Exactly what the virtual world lacks.

So, is Basel a party of candlemakers on the eve of a flame-out? “I don’t give a damn,” responds Von Känel of Longines with the vehemence that such a blunt question deserves. Centrally kept time beamed out by a network may have outmoded watches as a way for people to coordinate stuff and order their lives, but that’s not the point.

That India remains overly focused on function—and not enough on form— as a market is an observation widely shared at Basel. The country buys about as many high-priced watches as luxury cars every year, which is no surprise. While Rolex is the market’s top brand by value, Omega sells more watches priced above $1,000 than any other back home. Research findings show that the brands that are well advertised are also well recalled—and aspired to. Swiss watchmakers, however, would be happier if attitudes were to shift and the market emerged faster.

Just how peculiar is India as a market? Is it proving harder to crack than other countries at this stage?

One exasperating oddity, in Von Känel’s view, is that Indian buyers like to bargain. Needless to say, prices in such a business need to hold firm (think jewellery).

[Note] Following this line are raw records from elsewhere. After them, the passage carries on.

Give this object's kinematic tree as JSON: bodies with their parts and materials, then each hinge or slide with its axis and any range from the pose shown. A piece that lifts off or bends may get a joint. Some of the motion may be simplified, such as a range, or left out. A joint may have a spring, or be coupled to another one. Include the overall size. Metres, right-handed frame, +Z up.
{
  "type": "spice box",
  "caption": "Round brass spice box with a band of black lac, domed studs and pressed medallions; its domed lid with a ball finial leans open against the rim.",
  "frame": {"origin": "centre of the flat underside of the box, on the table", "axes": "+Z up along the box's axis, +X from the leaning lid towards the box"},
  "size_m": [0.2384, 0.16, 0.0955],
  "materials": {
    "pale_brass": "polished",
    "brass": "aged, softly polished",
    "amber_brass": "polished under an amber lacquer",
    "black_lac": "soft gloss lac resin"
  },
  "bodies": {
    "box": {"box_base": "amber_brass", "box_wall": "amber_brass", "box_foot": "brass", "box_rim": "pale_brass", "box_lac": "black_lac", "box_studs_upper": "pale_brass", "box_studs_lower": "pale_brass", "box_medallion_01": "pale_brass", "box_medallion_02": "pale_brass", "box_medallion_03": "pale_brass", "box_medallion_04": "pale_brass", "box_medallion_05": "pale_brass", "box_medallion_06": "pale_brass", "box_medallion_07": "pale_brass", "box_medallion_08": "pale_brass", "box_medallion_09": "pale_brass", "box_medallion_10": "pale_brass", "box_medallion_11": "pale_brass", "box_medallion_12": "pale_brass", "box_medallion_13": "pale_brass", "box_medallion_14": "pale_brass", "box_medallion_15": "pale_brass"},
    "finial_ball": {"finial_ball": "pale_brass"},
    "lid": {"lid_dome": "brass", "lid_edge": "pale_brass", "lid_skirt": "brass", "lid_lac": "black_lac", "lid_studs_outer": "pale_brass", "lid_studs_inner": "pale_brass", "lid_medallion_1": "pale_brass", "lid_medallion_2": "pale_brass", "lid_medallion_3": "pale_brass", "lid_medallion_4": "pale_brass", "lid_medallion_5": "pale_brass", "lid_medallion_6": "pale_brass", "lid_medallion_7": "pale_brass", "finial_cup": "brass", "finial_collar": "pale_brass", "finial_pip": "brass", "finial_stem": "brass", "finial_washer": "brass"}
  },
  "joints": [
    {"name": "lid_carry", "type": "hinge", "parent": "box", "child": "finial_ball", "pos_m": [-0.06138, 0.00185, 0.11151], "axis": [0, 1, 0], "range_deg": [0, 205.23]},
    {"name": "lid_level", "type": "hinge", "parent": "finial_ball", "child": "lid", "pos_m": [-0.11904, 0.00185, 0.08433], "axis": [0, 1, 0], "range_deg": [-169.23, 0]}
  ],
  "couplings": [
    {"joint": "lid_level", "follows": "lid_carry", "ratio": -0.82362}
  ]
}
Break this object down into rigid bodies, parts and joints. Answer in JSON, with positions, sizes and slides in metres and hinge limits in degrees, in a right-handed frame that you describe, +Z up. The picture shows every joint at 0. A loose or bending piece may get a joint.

Value retention, perhaps even escalation (think auctions), is an intrinsic part of the promise. Discounts are bad news. “We’ve cleaned up the grey market in India,” though, he says with some satisfaction. Uruqhart uses the term ‘different’ to describe the country’s consumer behaviour. “The notion of a brand doesn’t have quite the same connotation,” he observes, “People don’t dream from the age of 13 of buying that one watch.”

The reassuring part is that unlike China, India is a democracy, which Urquhart believes is “better in the long run” for the market. In theory, having the power of choice over figures of authority, or over competing claims of any kind, ought to turn people more and more discerning—even if it’s an awfully long wait. Who knows, India may even turn out to be the most rivetting battlefield yet for wrist cuffs of various kinds.

It comes as a mild shock that the best that Omega’s engineers can manage is a watch that resists a magnetic field of 15,000 Gauss, good enough to ensure that it loses no more than three seconds a day. A telecom network, in contrast, loses nothing. And even if it did, it wouldn’t matter so long as everyone else has the same reading on his or her screen. But then, exactitude isn’t everything. Perspectives vary. Why, time itself can be stretched away from its linear path by things relative to each other like gravity and speed, as Einstein figured while working at the Swiss patent office in Bern a short distance away. That’s a fresh way of looking at it. ‘Time and space are modes by which we think,’ goes a quote of his on a poster at an Omega gallery, ‘not conditions in which we live.’

Real life is full of fuzzy things like feelings. And that’s also why a watch one loves can last forever.